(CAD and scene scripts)
┏━━
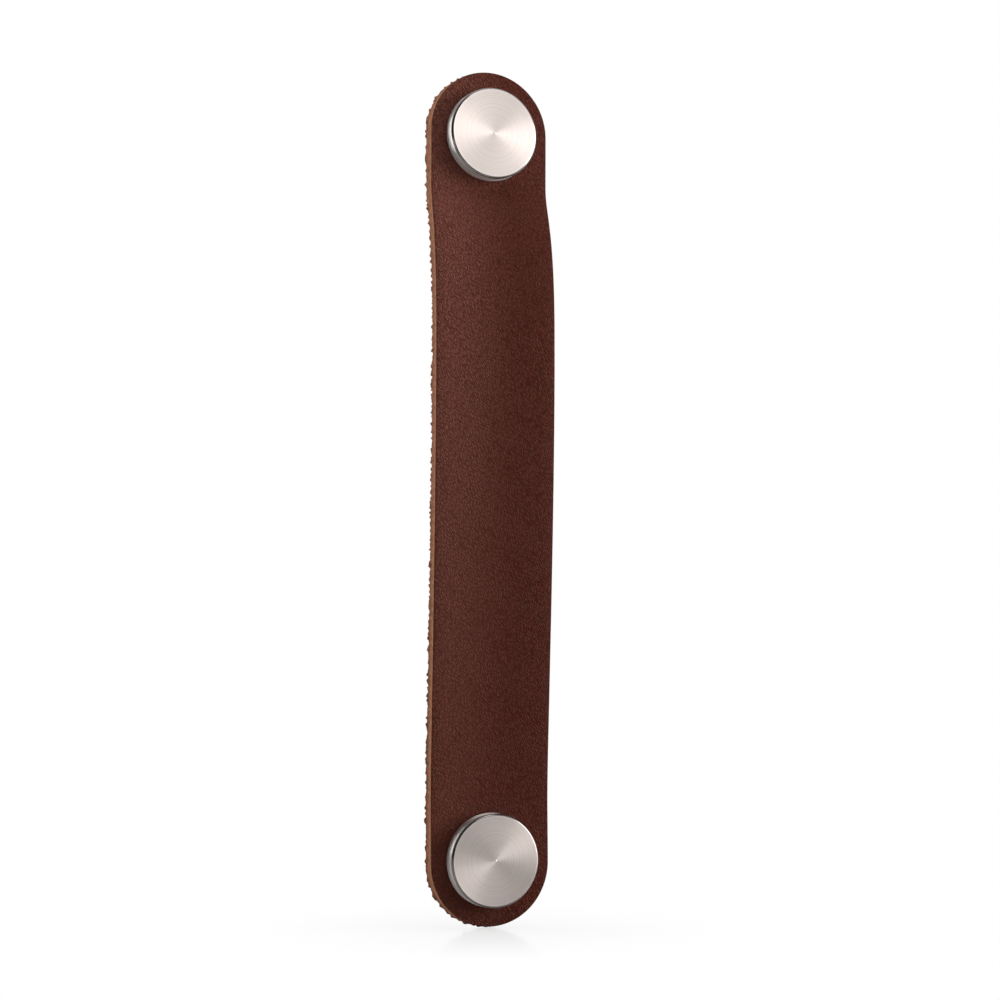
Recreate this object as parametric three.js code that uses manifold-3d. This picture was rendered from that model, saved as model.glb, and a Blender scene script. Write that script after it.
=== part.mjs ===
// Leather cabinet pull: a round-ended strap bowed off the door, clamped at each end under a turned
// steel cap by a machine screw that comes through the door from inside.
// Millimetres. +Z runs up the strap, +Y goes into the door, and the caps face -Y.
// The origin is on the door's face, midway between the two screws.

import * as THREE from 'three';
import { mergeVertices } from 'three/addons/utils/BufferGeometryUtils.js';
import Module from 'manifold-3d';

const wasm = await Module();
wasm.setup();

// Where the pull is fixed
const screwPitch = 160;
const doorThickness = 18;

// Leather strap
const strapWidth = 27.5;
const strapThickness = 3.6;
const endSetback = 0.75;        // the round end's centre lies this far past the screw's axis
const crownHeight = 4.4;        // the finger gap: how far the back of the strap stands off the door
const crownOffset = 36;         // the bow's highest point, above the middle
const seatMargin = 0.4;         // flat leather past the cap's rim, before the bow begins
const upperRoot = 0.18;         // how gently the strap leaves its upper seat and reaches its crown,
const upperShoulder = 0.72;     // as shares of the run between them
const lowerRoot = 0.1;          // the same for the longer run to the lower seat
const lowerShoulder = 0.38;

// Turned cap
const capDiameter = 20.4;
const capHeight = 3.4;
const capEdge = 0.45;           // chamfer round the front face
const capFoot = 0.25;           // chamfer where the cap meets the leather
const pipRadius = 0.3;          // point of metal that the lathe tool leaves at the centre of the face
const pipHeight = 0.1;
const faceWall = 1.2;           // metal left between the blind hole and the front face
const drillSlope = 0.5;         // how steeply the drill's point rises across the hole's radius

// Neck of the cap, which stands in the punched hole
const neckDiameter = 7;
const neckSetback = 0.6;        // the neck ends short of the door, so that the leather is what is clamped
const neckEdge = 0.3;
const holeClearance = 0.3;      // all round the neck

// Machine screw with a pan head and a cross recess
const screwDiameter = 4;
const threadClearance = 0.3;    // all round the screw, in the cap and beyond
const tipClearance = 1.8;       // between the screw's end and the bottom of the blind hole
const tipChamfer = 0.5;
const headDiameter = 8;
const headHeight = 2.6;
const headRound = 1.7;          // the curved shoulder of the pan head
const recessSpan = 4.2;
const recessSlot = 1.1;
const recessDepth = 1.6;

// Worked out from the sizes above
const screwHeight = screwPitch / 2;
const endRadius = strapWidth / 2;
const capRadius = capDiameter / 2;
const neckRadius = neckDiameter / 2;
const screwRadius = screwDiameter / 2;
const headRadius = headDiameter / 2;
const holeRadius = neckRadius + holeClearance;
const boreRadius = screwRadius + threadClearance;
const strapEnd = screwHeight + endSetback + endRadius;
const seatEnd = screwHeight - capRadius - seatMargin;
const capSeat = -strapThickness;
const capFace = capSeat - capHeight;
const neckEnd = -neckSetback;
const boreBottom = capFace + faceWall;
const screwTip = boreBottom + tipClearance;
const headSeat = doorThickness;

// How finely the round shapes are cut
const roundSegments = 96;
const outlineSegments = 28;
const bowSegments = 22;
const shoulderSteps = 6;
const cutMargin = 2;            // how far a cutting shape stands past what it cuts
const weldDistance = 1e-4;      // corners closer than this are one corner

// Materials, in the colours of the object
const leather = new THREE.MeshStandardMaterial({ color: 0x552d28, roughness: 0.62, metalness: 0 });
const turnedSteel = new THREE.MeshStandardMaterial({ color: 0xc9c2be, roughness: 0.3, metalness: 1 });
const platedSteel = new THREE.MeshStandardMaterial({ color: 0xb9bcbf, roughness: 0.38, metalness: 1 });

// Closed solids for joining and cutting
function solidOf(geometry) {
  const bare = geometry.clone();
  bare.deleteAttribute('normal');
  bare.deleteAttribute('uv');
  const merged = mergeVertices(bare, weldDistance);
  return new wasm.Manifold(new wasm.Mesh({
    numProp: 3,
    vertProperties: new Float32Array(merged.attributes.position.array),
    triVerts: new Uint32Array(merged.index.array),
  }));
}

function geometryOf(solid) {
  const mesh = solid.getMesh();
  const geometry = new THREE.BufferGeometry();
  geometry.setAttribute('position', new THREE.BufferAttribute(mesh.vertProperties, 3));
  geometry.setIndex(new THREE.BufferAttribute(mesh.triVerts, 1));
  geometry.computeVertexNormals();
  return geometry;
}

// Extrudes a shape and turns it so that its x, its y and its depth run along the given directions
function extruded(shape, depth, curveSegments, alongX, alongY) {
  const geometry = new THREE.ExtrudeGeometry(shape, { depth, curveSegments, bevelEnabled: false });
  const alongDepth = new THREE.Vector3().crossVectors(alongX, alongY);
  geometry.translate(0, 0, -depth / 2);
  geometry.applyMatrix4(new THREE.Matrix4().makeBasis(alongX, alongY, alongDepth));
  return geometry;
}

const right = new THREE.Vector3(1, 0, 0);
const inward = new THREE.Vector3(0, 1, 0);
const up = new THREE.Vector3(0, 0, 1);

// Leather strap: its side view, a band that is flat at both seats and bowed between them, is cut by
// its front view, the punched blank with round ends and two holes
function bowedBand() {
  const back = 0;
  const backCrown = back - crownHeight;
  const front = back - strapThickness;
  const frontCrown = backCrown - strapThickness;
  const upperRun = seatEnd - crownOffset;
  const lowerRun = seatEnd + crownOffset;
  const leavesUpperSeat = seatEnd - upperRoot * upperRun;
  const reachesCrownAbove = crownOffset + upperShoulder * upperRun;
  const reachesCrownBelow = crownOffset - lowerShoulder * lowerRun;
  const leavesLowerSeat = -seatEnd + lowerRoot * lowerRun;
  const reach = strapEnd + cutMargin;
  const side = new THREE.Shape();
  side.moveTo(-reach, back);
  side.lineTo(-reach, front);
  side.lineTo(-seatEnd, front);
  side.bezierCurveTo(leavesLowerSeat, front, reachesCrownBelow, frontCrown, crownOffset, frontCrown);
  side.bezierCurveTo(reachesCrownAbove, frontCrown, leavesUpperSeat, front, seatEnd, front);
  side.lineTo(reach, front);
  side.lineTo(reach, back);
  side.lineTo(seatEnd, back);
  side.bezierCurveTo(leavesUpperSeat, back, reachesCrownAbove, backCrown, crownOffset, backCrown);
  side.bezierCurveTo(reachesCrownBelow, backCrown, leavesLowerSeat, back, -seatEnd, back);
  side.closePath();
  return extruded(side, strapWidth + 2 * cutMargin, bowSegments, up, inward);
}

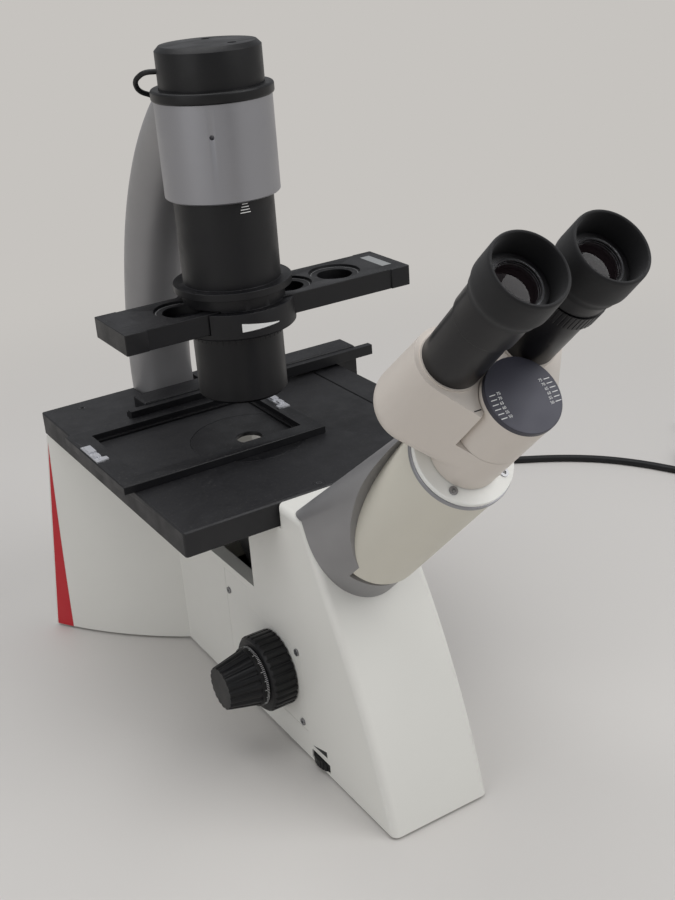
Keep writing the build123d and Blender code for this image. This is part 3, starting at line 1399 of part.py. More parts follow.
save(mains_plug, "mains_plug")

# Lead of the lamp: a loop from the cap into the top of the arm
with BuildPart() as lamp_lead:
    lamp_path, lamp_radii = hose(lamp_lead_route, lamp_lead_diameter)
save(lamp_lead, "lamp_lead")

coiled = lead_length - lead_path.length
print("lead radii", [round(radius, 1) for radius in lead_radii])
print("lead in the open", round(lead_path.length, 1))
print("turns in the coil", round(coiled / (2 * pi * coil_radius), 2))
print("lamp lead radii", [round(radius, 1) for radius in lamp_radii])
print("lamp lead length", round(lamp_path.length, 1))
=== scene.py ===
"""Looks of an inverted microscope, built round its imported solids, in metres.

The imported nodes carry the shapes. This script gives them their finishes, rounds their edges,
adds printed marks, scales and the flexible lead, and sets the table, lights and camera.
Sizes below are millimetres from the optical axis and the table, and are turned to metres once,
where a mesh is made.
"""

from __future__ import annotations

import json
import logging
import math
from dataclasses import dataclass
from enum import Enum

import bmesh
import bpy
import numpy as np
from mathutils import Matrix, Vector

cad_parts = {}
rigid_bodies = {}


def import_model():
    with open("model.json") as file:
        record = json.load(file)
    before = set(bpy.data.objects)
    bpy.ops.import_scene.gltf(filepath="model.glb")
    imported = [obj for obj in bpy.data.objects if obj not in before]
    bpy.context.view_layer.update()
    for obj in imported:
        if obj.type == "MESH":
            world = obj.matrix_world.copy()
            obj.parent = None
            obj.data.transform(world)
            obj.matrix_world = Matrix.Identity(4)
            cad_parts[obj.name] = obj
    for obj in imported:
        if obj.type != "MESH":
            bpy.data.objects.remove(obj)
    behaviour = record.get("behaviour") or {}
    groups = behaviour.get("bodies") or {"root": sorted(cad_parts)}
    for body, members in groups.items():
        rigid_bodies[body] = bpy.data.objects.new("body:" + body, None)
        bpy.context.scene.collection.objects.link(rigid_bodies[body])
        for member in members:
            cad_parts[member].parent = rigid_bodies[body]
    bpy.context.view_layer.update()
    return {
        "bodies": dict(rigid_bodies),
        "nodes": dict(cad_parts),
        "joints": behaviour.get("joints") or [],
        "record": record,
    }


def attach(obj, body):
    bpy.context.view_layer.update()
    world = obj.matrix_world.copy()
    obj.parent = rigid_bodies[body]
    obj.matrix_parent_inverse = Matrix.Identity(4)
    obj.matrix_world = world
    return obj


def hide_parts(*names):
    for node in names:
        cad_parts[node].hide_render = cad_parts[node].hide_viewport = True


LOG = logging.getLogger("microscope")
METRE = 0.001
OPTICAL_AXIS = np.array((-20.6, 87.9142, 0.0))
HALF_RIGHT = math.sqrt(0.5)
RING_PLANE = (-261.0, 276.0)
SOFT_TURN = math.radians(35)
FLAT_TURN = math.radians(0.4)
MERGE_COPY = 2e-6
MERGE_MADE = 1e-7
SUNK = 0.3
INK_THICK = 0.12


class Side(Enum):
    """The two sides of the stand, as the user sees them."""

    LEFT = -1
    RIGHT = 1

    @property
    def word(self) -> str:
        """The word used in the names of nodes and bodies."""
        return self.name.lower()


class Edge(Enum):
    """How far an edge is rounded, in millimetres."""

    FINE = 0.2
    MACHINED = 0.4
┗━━
#### [Problem to solve]
From the entries, copy out each line containing the word "Identity".

#### [Result of this exercise]
            obj.matrix_world = Matrix.Identity(4)
    obj.matrix_parent_inverse = Matrix.Identity(4)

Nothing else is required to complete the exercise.